Таким образом, слово ведет нас к самоосознанию и к самовыражению в различных, соответствующих случаю, направлениях: требовательное слово, с помощью которого я принимаю решение, выводящее меня из состояния замешательства; сомневающееся слово, с помощью которого я сам себя вопрошаю и подвергаю обсуждению; указывающее слово, с помощью которого я оцениваю себя, определяю себя и заявляю о себе; а также и лирическое слово, с помощью которого я воспеваю наиважнейшие из чувств, говорящие о сплоченности людей и об их одиночестве.

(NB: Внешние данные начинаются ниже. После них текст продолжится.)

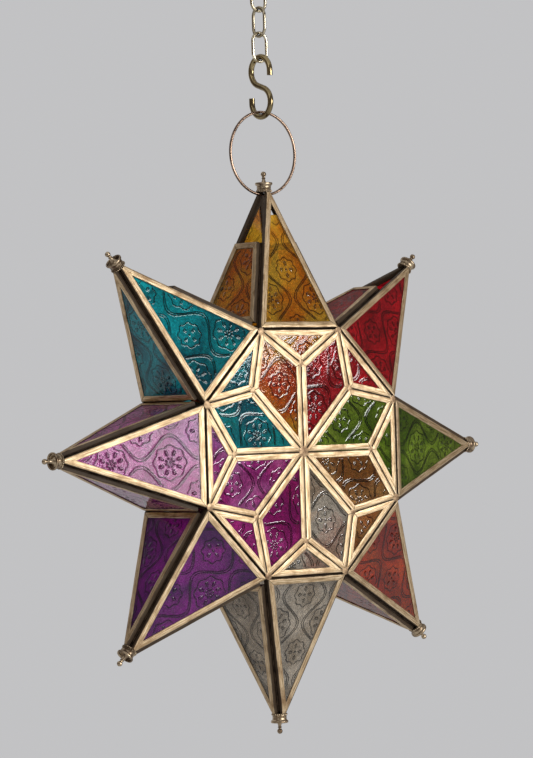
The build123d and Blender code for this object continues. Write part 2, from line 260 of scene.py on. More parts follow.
def brass_came_material():
    """Sheet brass with the streaks of its rolling along each strip and tarnished in patches. It is darkened
    along the edges of the lip, in the folds and at the mitres: painted shade, with some grime."""
    material, tree, shader = new_material("brass_came")
    strip = add_node(tree, "ShaderNodeUVMap", uv_map="strip").outputs["UV"]
    stretched = add_node(tree, "ShaderNodeMapping", {"Scale": (60, 1500, 1), "Vector": strip})
    rolling = {"Scale": 1.0, "Detail": 5, "Roughness": 0.66, "Vector": stretched.outputs["Vector"]}
    streaks = add_node(tree, "ShaderNodeTexNoise", rolling).outputs["Fac"]
    place = add_node(tree, "ShaderNodeTexCoord").outputs["Object"]
    cloudy = {"Scale": 75, "Detail": 6, "Roughness": 0.68, "Vector": place}
    patches = add_node(tree, "ShaderNodeTexNoise", cloudy).outputs["Fac"]
    brass = ramped(
        tree, streaks, (0.34, (0.26, 0.16, 0.075)), (0.5, (0.66, 0.48, 0.28)), (0.66, (0.98, 0.82, 0.58))
    )
    tarnish = ramped(tree, patches, (0.50, (0, 0, 0)), (0.70, (0.8, 0.8, 0.8)))
    tarnished = mixed(tree, tarnish, brass, (0.27, 0.16, 0.08, 1))

    # Painted shade, with some grime: darker, less metallic and duller along the edges of the lip and at the
    # mitres
    across = add_node(tree, "ShaderNodeSeparateXYZ", {"Vector": strip}).outputs["Y"]
    from_middle = calculated(tree, "ABSOLUTE", calculated(tree, "SUBTRACT", across, lip_middle), 0)
    wobble = calculated(tree, "MULTIPLY", patches, shade_and_grime_wobble)
    edge_place = calculated(tree, "ADD", from_middle, wobble)
    edge = ranged(tree, edge_place, lip_half + edge_shade_and_grime[0], lip_half + edge_shade_and_grime[1])
    from_mitre = add_node(tree, "ShaderNodeAttribute", attribute_name="from_mitre").outputs["Fac"]
    mitre = ranged(tree, calculated(tree, "ADD", from_mitre, wobble), *mitre_shade_and_grime)
    shade_and_grime = calculated(tree, "MAXIMUM", edge, mitre)
    shaded_and_soiled = mixed(tree, calculated(tree, "MULTIPLY", shade_and_grime, 0.95), tarnished, (0.030, 0.017, 0.010, 1))
    dulling = calculated(tree, "MULTIPLY", shade_and_grime, 0.35)
    surface = {
        "Base Color": shaded_and_soiled,
        "Metallic": calculated(tree, "SUBTRACT", 1, shade_and_grime),
        "Specular IOR Level": calculated(tree, "SUBTRACT", 0.5, dulling),
        "Roughness": ranged(tree, patches, low=0.30, high=0.62),
        "Normal": bumped(tree, streaks, 0.4, 0.08 * mm),
    }
    set_up(tree, shader, surface)
    return material


def came_mesh():
    """An empty mesh with what the strips of the cames keep: their own UV and the distance of each
    point from the nearer mitre."""
    mesh = bmesh.new()
    mesh.loops.layers.uv.new("strip")
    mesh.verts.layers.float.new("from_mitre")
    return mesh


def add_came(mesh, pane):
    """The strips of one pane's frame, each with its mitres and a slight wander."""
    strip_uv, from_mitre = mesh.loops.layers.uv["strip"], mesh.verts.layers.float["from_mitre"]
    loops = [round_pairs(pane.inset(inwards)) for inwards, height in came_section]
    for number, (start, end) in enumerate(round_pairs(pane.outline)):
        length, along = (end - start).length, (end - start).normalized()
        steps = max(2, round(length / wander_step))
        rings = []
        for step in range(steps + 1):
            share = step / steps
            ring = []
            for (inwards, height), loop in zip(came_section, loops):
                first, last = loop[number]
                flat = (first + along * mitre_gap).lerp(last - along * mitre_gap, share)
                point = pane.place @ Vector((flat.x, flat.y, height))
                drift = noise.noise_vector(point * wander_scale) * hand_wander
                ring.append(mesh.verts.new(point + drift))
                ring[-1][from_mitre] = min(share, 1 - share) * length
            rings.append(ring)
        offset = number * streak_offset + pane.place.translation.x
        for step, (here, there) in enumerate(zip(rings, rings[1:])):
            near, far = length * step / steps, length * (step + 1) / steps
            for side, run in enumerate(section_runs):
                other = (side + 1) % len(came_section)
                width = (Vector(came_section[other]) - Vector(came_section[side])).length
                face = mesh.faces.new((here[side], here[other], there[other], there[side]))
                places = ((near, run), (near, run + width), (far, run + width), (far, run))
                for corner, (lengthwise, crosswise) in zip(face.loops, places):
                    corner[strip_uv].uv = (lengthwise + offset, crosswise)
        mesh.faces.new(reversed(rings[0]))
        mesh.faces.new(rings[-1])


def in_scene(name, data):
    """The mesh data as an object of the scene."""
    made = bpy.data.objects.new(name, data)
    scene.collection.objects.link(made)
    return made


def linked(mesh, name):
    """The finished bmesh as an object of the scene."""
    data = bpy.data.meshes.new(name)
    mesh.to_mesh(data)
    mesh.free()
    return in_scene(name, data)


def smoothed(piece, sharp_angle):
    """The piece with smooth faces between its sharp edges."""
    piece.data.shade_smooth()
    piece.data.set_sharp_from_angle(angle=math.radians(sharp_angle))
    return piece


def finished(mesh, name, material, sharp_angle=35):
    """The bmesh as an object with its material, with its faces turned outwards and smoothed."""
    bmesh.ops.recalc_face_normals(mesh, faces=mesh.faces)
    piece = smoothed(linked(mesh, name), sharp_angle)
    piece.data.materials.append(material)
    return piece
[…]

В итоге этого представления возможностей слова становятся очевидными как взаимопроникновение труда и слова, так и их скрытое расхождение.

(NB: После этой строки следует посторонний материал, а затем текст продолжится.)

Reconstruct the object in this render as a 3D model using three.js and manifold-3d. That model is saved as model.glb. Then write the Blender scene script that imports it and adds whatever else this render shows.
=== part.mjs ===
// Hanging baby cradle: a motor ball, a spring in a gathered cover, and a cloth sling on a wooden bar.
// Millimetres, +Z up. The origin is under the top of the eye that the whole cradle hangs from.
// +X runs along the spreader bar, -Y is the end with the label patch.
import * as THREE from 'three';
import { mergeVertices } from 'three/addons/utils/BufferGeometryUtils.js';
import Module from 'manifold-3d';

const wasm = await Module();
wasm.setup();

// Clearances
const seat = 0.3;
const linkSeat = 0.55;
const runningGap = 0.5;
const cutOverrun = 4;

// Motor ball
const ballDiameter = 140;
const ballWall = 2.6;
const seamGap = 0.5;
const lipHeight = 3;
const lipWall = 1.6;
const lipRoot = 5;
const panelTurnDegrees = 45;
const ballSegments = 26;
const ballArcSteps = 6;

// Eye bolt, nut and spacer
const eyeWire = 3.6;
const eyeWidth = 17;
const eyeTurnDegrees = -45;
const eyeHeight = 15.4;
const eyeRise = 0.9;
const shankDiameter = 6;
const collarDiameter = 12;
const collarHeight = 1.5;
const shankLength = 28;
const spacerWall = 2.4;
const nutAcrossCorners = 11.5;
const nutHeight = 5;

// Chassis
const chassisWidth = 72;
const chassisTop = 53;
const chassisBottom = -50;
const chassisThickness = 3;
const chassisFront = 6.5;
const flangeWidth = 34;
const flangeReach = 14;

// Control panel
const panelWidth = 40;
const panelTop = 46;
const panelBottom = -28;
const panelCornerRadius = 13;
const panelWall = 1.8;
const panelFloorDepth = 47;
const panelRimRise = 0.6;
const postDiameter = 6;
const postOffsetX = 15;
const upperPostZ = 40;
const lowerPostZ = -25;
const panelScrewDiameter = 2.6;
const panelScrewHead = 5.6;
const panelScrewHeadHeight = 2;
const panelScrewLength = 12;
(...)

Вероятно, можно было бы сказать, что труд — это когда человек производит полезный продукт, отвечающий его потребностям, прилагая более или менее значительное усилие по преодолению сопротивления со стороны природы, находящейся вне нас и внутри нас.
Труд, в определенном смысле, включает в себя слово, поскольку говорение — это также более или менее значительное усилие, занятие, направленное на созидание полезных дел, отвечающих потребностям группы, и являющееся этапом в производстве полезных предметов. Однако сущность слова и природа труда — вещи различные: слово означивает, оно не производит. Завершение «производства» — это реальное следствие, завершение слова — это доступный пониманию смысл. Более того, слово всегда в той или иной мере безвозмездно; никогда нет уверенности в том, что слово полезно; поскольку слово ищет, оно порождает потребности, вызывает к жизни новые инструменты; однако слово может также быть самодостаточным и не требовать доказательств; оно констатирует, оно вопрошает, оно взывает. Вместе с тем слово может говорить ни о чем, болтать, лгать, вводить в заблуждение и, наконец, сводить с ума. Таким образом, труд может смело пристыдить слово за его бездеятельность. Гамлет говорит о тщетности слов: Words! Words! Words!.
Но что стало бы с цивилизацией, лишенной величия и тщетности слова?
За цивилизацию труда и слова
Каким образом эта диалектика труда и слова помогает нам ориентироваться в современных проблемах цивилизации? Ее заслуга в том, что она предупреждает нас от ложных решений относительно тенденций, лежащих в основе движения нашей цивилизации. Современная форма этой диалектики уйдет в прошлое, она должна уйти; но возникнут другие ее формы, которые поставят новые проблемы.